Marijuana legalization in states like California, Colorado, and Washington represented more than a shift in American drug culture: For the black and brown communities that have been targeted and stigmatized, and particularly for the millions of people of color who have gone to jail on marijuana charges, it heralded the beginning of the end of America’s disastrous, racist War on Drugs. But an emerging cannabis market is abandoning the values of racial justice that in large part motivated those initial calls for legalization. White entrepreneurs are crowding out black and brown ones, with legislation in many parts of the country failing to provide for an inclusive, representative legal cannabis industry.

With more than 80 percent of legal cannabis companies under white ownership, black and brown Americans are struggling to break in. And while the exclusion and underrepresentation of people of color are certainly characteristic of the American economy more broadly, marijuana’s historical significance makes this inequality particularly troublesome.

Unfortunately, in places without advocates like Senter and Hawkins, the whiteness of this emerging market has often gone unchallenged. Racial justice “has not been a major topic at the national level, or in most of the states that have legalized cannabis,” according to Rob MacCoun, a professor at Stanford Law School whose work focuses on social psychology and drug policy. “An issue like this needs ‘issue entrepreneurs’” — people like Senter, Lencho, and Parks — “to frame the problem and call attention to it, and that’s what activists did during the California rollout,” he explained in an interview with the HPR.

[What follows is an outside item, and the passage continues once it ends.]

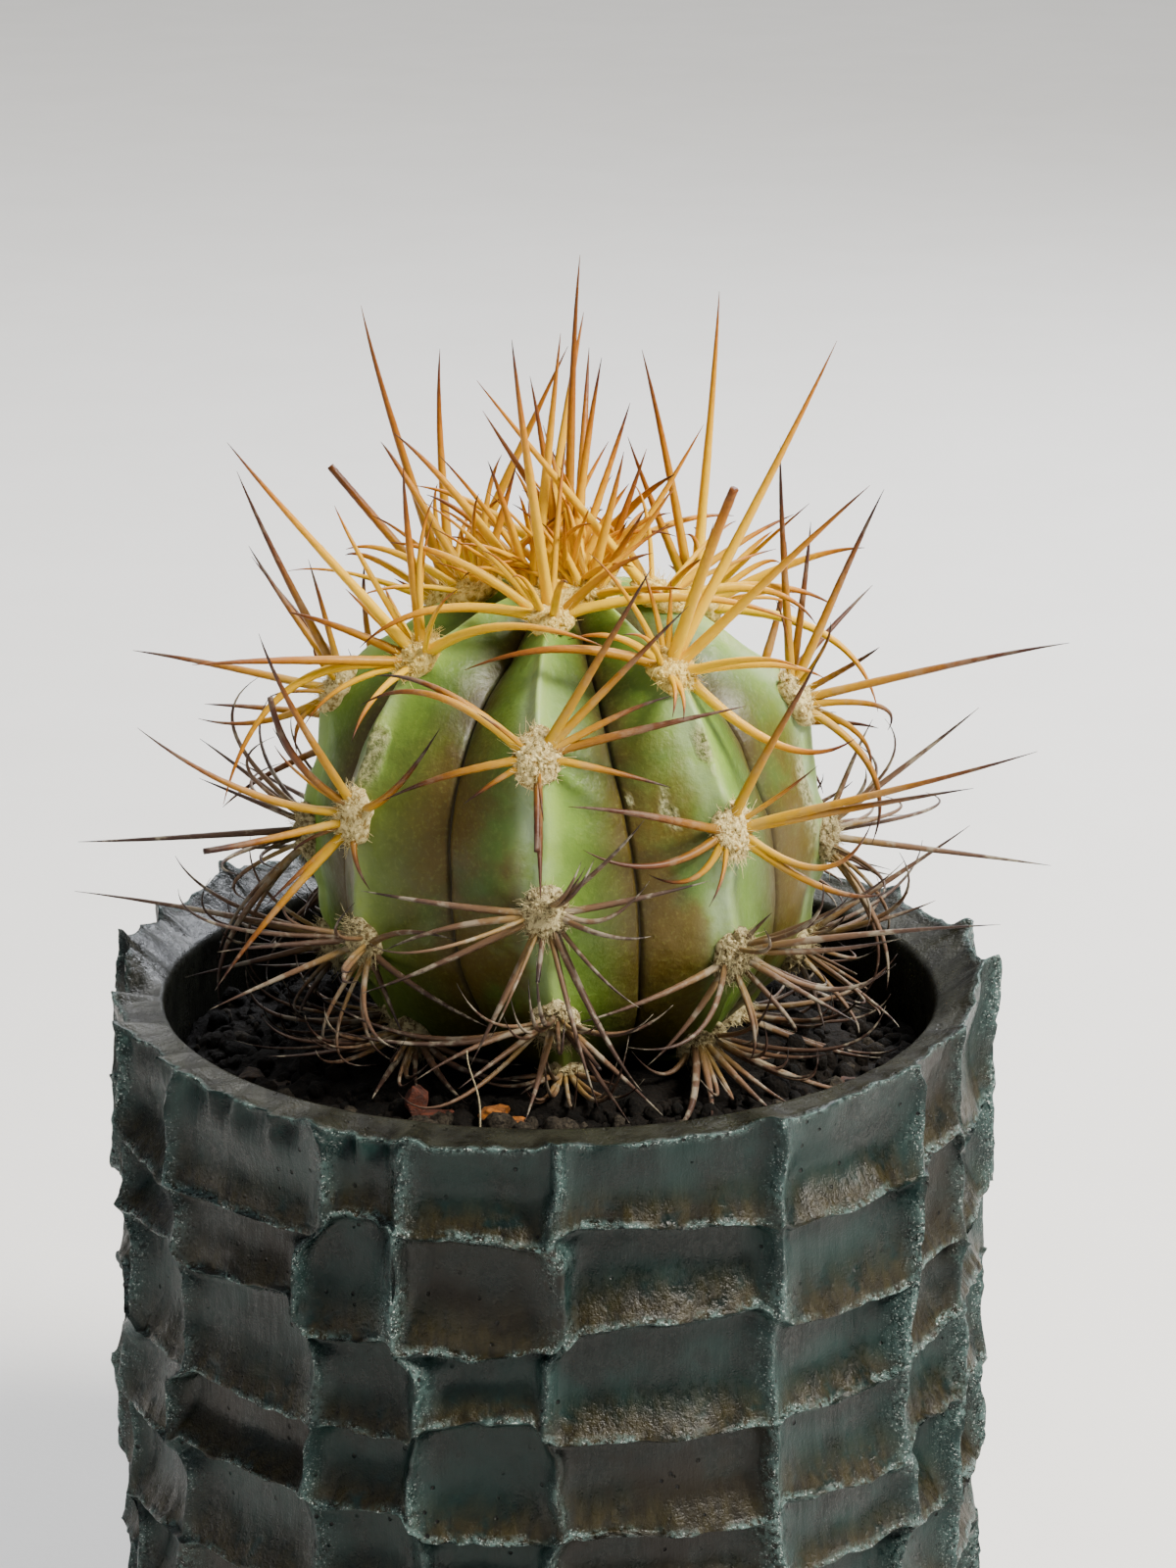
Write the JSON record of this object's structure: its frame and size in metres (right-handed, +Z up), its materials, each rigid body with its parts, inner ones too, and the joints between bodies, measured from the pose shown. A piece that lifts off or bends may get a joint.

According to MacCoun, “while cannabis legalization has reduced the number of people arrested and incarcerated for cannabis offenses, among those who still get arrested, most states are still finding that people of color are overrepresented. So legalization is only partially effective at solving problems of racial injustice.” For Hawkins, legalization is the first step in a longer process of criminal justice reform: “Police are still going to harass brown and black people on the streets, but [legalization] will hopefully force American policing to change in some ways and remove this arsenal within the police’s discretion.”